FB: We’d been to see an exhibition by the artist Susan Hiller called “Witness”, where she had interviewed a lot of people who had experienced alien abductions. And the whole exhibition was based around these pods where you listen to people recall their encounter and experiences with alien abduction. So that was the original idea, of transferring that idea of people retelling their experiences and then applying it to gigs and live music. And their first experience of being in that environment and having that out of body experience. That was the starting point of the script.
LJ: What are you working on for the future?
FB: We’ve got a few features on in development. This year’s aim is to really get going on feature films. So we want to dedicate as much time as we can to writing those.
MT: I think it’s just a process of keeping working and keeping going. And doing projects that we’re really excited by.
LJ: What advice do you have for people that want to get into filmmaking?

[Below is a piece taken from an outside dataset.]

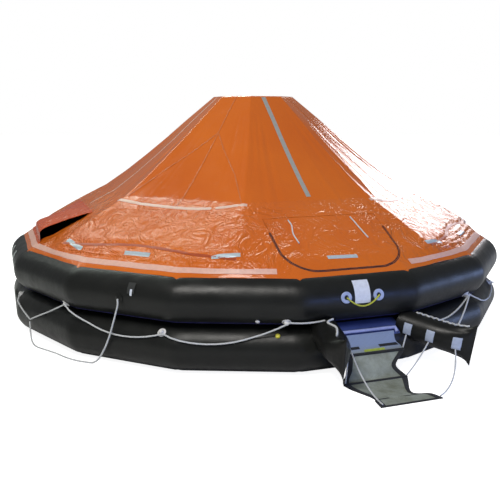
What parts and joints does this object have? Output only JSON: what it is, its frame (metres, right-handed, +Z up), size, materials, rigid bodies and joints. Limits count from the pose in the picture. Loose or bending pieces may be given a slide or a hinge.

FB: There is a lot to be said for just doing it. If you’ve got an idea then just run with it as much as you can. And you can always revisit ideas.
MT: I think it’s good to not bank everything on one idea that you want to make, if that idea is going to cost a lot of money. I think you can get yourself into a mess if you try and make one big masterpiece too early.
FB: Have a lot of projects on the go at once. Make sure you’ve always got several things going so if the opportunity to make one does present itself, then you can go ahead with it.
Mathy and Fran studied Film at Southampton and have been making short films and music videos for the past few years. They have made music videos for The Bloody Beatroots, Diagrams and have collaborated with Kate Tempest on her production “Wasted”. Their work has been featured on Dazed Digital, Portable, NME.com, Rolling Stone, Kerrang and MTV.